> **Source excerpt**
•••

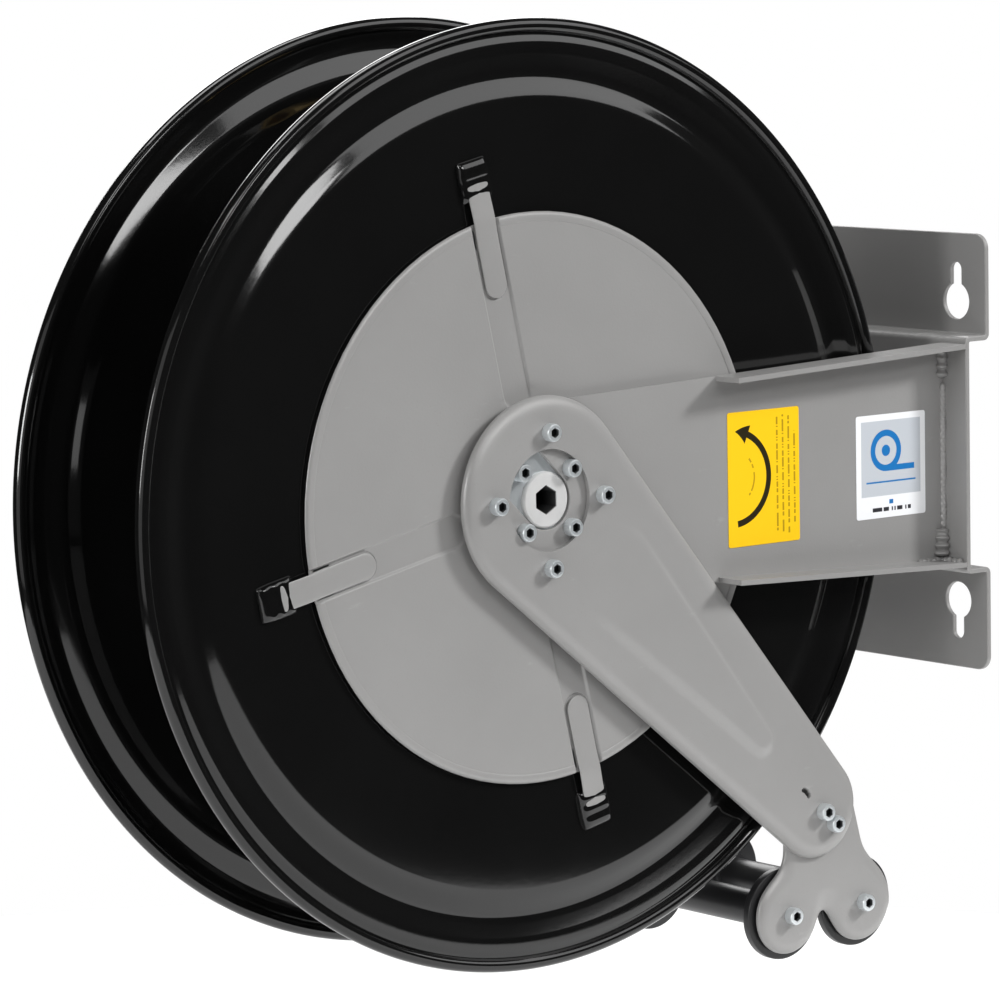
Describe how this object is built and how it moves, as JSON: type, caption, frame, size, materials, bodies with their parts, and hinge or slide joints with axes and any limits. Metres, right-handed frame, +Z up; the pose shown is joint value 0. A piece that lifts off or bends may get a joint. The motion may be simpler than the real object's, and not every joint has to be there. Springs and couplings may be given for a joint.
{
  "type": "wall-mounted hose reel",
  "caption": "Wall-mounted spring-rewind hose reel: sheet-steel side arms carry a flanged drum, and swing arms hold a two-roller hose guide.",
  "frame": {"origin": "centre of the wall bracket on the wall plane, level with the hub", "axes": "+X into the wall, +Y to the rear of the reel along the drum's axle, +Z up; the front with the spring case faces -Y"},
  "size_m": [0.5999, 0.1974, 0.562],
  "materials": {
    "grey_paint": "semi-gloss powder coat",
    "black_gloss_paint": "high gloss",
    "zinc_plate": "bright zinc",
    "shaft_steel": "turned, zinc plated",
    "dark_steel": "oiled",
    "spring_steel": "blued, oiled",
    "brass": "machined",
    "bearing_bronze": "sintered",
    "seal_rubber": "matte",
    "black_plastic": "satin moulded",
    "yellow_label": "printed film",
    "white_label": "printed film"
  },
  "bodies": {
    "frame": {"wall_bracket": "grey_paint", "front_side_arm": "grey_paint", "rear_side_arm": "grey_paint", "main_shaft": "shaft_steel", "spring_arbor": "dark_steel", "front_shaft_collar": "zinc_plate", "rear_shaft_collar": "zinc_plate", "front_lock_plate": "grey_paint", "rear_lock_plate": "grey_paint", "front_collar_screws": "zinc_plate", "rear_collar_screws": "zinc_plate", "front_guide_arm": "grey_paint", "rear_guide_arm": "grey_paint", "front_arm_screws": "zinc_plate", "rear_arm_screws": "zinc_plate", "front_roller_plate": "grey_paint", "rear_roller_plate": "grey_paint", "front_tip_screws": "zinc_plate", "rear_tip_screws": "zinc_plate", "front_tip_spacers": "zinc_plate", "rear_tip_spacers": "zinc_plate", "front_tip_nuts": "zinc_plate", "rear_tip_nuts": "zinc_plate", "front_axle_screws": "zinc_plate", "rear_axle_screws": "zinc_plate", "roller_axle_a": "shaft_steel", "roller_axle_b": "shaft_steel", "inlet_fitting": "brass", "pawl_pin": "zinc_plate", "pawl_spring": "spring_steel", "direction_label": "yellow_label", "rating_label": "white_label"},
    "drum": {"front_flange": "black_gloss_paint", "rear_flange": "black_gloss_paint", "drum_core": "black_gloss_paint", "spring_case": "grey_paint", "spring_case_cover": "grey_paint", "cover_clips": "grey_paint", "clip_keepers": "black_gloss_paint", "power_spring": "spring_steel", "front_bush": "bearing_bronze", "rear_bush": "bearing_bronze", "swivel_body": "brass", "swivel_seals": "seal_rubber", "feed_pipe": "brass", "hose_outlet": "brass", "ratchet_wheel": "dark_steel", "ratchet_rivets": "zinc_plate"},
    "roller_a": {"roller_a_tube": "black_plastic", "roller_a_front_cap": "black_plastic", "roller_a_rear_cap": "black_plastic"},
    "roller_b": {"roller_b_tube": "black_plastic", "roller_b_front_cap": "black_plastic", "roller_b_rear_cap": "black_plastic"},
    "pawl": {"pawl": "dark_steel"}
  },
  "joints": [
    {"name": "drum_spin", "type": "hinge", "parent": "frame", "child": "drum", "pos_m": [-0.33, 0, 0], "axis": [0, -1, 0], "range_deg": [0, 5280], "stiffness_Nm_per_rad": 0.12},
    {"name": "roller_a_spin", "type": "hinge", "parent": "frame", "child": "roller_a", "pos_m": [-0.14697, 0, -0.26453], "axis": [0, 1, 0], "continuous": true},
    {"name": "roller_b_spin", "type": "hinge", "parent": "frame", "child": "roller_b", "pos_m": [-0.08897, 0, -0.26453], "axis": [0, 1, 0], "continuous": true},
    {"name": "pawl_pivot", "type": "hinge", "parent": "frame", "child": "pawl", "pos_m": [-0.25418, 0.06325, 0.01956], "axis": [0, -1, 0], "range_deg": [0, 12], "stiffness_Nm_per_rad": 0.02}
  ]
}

•••

> **Exercise goal**
Hand back the material above in full, exactly as written.

> **Response to the task**
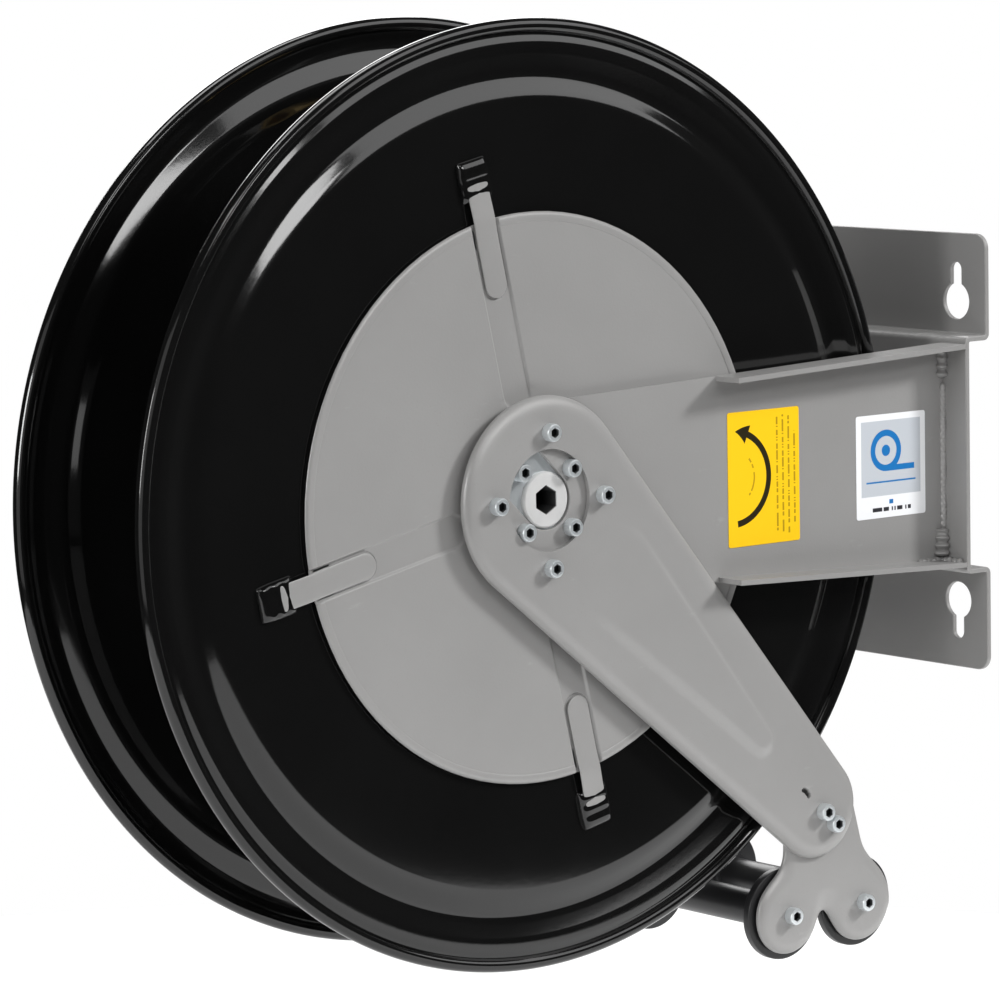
Describe how this object is built and how it moves, as JSON: type, caption, frame, size, materials, bodies with their parts, and hinge or slide joints with axes and any limits. Metres, right-handed frame, +Z up; the pose shown is joint value 0. A piece that lifts off or bends may get a joint. The motion may be simpler than the real object's, and not every joint has to be there. Springs and couplings may be given for a joint.
{
  "type": "wall-mounted hose reel",
  "caption": "Wall-mounted spring-rewind hose reel: sheet-steel side arms carry a flanged drum, and swing arms hold a two-roller hose guide.",
  "frame": {"origin": "centre of the wall bracket on the wall plane, level with the hub", "axes": "+X into the wall, +Y to the rear of the reel along the drum's axle, +Z up; the front with the spring case faces -Y"},
  "size_m": [0.5999, 0.1974, 0.562],
  "materials": {
    "grey_paint": "semi-gloss powder coat",
    "black_gloss_paint": "high gloss",
    "zinc_plate": "bright zinc",
    "shaft_steel": "turned, zinc plated",
    "dark_steel": "oiled",
    "spring_steel": "blued, oiled",
    "brass": "machined",
    "bearing_bronze": "sintered",
    "seal_rubber": "matte",
    "black_plastic": "satin moulded",
    "yellow_label": "printed film",
    "white_label": "printed film"
  },
  "bodies": {
    "frame": {"wall_bracket": "grey_paint", "front_side_arm": "grey_paint", "rear_side_arm": "grey_paint", "main_shaft": "shaft_steel", "spring_arbor": "dark_steel", "front_shaft_collar": "zinc_plate", "rear_shaft_collar": "zinc_plate", "front_lock_plate": "grey_paint", "rear_lock_plate": "grey_paint", "front_collar_screws": "zinc_plate", "rear_collar_screws": "zinc_plate", "front_guide_arm": "grey_paint", "rear_guide_arm": "grey_paint", "front_arm_screws": "zinc_plate", "rear_arm_screws": "zinc_plate", "front_roller_plate": "grey_paint", "rear_roller_plate": "grey_paint", "front_tip_screws": "zinc_plate", "rear_tip_screws": "zinc_plate", "front_tip_spacers": "zinc_plate", "rear_tip_spacers": "zinc_plate", "front_tip_nuts": "zinc_plate", "rear_tip_nuts": "zinc_plate", "front_axle_screws": "zinc_plate", "rear_axle_screws": "zinc_plate", "roller_axle_a": "shaft_steel", "roller_axle_b": "shaft_steel", "inlet_fitting": "brass", "pawl_pin": "zinc_plate", "pawl_spring": "spring_steel", "direction_label": "yellow_label", "rating_label": "white_label"},
    "drum": {"front_flange": "black_gloss_paint", "rear_flange": "black_gloss_paint", "drum_core": "black_gloss_paint", "spring_case": "grey_paint", "spring_case_cover": "grey_paint", "cover_clips": "grey_paint", "clip_keepers": "black_gloss_paint", "power_spring": "spring_steel", "front_bush": "bearing_bronze", "rear_bush": "bearing_bronze", "swivel_body": "brass", "swivel_seals": "seal_rubber", "feed_pipe": "brass", "hose_outlet": "brass", "ratchet_wheel": "dark_steel", "ratchet_rivets": "zinc_plate"},
    "roller_a": {"roller_a_tube": "black_plastic", "roller_a_front_cap": "black_plastic", "roller_a_rear_cap": "black_plastic"},
    "roller_b": {"roller_b_tube": "black_plastic", "roller_b_front_cap": "black_plastic", "roller_b_rear_cap": "black_plastic"},
    "pawl": {"pawl": "dark_steel"}
  },
  "joints": [
    {"name": "drum_spin", "type": "hinge", "parent": "frame", "child": "drum", "pos_m": [-0.33, 0, 0], "axis": [0, -1, 0], "range_deg": [0, 5280], "stiffness_Nm_per_rad": 0.12},
    {"name": "roller_a_spin", "type": "hinge", "parent": "frame", "child": "roller_a", "pos_m": [-0.14697, 0, -0.26453], "axis": [0, 1, 0], "continuous": true},
    {"name": "roller_b_spin", "type": "hinge", "parent": "frame", "child": "roller_b", "pos_m": [-0.08897, 0, -0.26453], "axis": [0, 1, 0], "continuous": true},
    {"name": "pawl_pivot", "type": "hinge", "parent": "frame", "child": "pawl", "pos_m": [-0.25418, 0.06325, 0.01956], "axis": [0, -1, 0], "range_deg": [0, 12], "stiffness_Nm_per_rad": 0.02}
  ]
}